The road winds like a dropped ribbon toward Pinhão. The river curves gently, a liquid mirror reflecting the clearing sky. A train whistle blows in the distance, a low, mournful sound that bounces off the canyon walls. Pinhão is the beating heart of the valley, a strategic bend in the river that has launched a thousand Rabelo boats laden with heavy wine barrels. To truly understand this region—to trace the invisible borders of the Baixo Corgo, Cima Corgo, and the distant Douro Superior—you need the freedom of your own steering wheel. Renting a car in Porto unlocks not just this valley, but the entire north of Portugal, from the historic squares of Braga and Guimarães to the canals of Aveiro. You take the winding roads at your own pace, pulling over whenever the landscape demands it. The Douro was demarcated in the sixteenth century, making it one of the oldest protected wine regions in the world.

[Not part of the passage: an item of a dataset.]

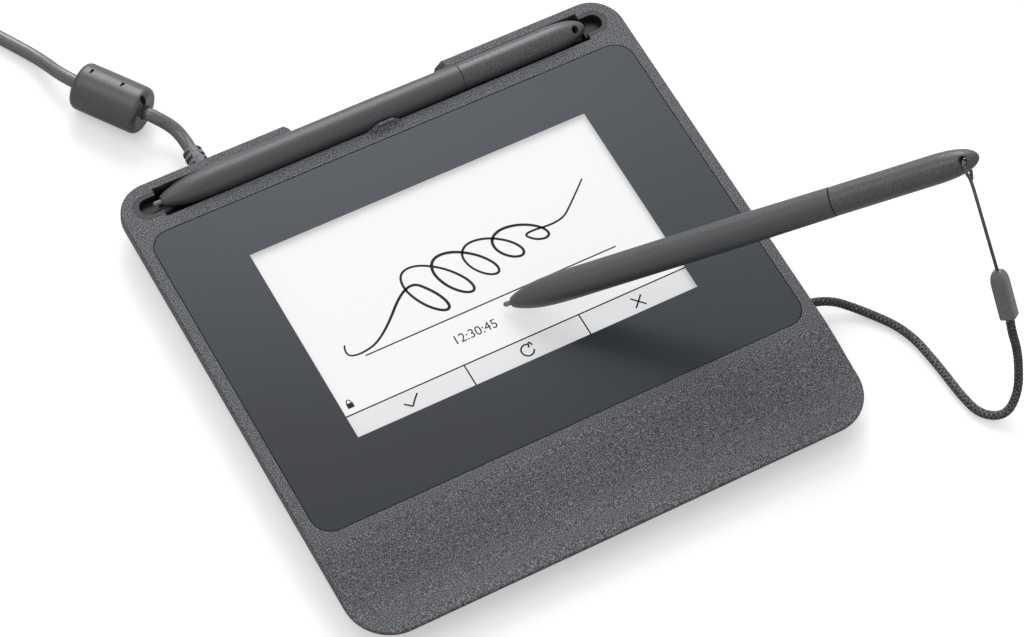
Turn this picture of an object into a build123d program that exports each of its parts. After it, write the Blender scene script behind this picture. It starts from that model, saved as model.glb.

I wander past the heavy wrought-iron gates of Quinta do Bomfim, where the ancient vines slope so dramatically toward the water you wonder how the harvesters keep their footing during the autumn picking.

Up at Quinta de Ventozelo, the world falls away completely. Olive trees dot the landscape, their silver leaves shimmering and rustling in the warm afternoon breeze. I stand at the edge of the property, looking down at Pinhão, which now looks like a miniature village carved into the earth. The air up here is thinner, warmer against the skin. Later, at Quinta do Seixo, the iconic Sandeman estate owned by the massive Sogrape group, I sit on a high terrace overlooking the valley. The wine in my glass catches the late afternoon light, glowing a deep, luminous ruby. I swirl the Port, watching the heavy liquid leave thick legs on the glass. The sweetness coats my tongue, complex with lingering notes of dark cherry, toasted almond, and bitter chocolate. Tasting by the glass here, suspended between the vast blue sky and the endless green terraces, the wine tastes like the landscape itself—rich, ancient, and undeniably alive.

In Peso da Régua, the acknowledged center of the demarcated region, the old railway station has been reborn. The tracks are silent, but the long stone buildings hum with a new kind of energy. The heavy scent of roasted garlic, hot olive oil, and seared meats drifts from the open doors of the converted warehouses. I find a heavy wooden table at Cascas e Pratos. The room is a loud, joyful collision of clinking glasses and overlapping conversations in half a dozen languages. It is a place built for sharing, where heavy ceramic plates of sharp local cheeses and cured meats are passed back and forth, and every salty bite demands another sip of the region's elegant table wines.

The road climbs again, twisting its way into the town of Lamego. I step out of the afternoon heat and into Lam Vinhos, a massive distributor that feels more like a library of liquid history. The temperature drops instantly, cool and rigorously controlled. There are over three thousand, five hundred labels stacked from the floor to the high ceilings. The sheer volume is dizzying, a maze of glass and cork.
"It's a labyrinth," I say to Bruno, the merchant who is carefully organizing a display of vintage reds.
"And every bottle is a different path," he replies, his eyes crinkling as he hands me a heavy, dark bottle. "We offer ten percent off everything here. Sometimes up to thirty percent compared to the regular markets. You can take up to sixteen bottles back home on the plane, you know."
"If I buy sixteen," I laugh, feeling the cool glass in my hands, "I might never leave."
"That," Maria José calls out from behind the register, her voice ringing through the aisles, "is exactly the point."
Just down the street, I slip into Douro Excellence Tapas e Petiscos. The air inside is heavy with the smell of sizzling beef and baking dough. I order the prego no pão. It is the simplest of Portuguese dishes—just a garlic-infused beef steak tucked inside a soft, crusty bread roll—but the execution is divine. The savory juices soak into the crumb of the bread, rich and deeply satisfying. It is the best I have ever eaten, humble yet profound. I walk it off by heading toward the Sanctuary of Our Lady of Remedies. Six hundred and eighty-six stone steps cascade down the steep hillside from the baroque church. I stand at the bottom, my hands deep in my pockets, looking up at the intricate stonework glowing golden in the fading evening light. I trace the zigzagging staircases with my eyes, feeling the weight of the day in my legs. I won't climb them today. The Douro has already given me enough, and a traveler always needs a reason to return.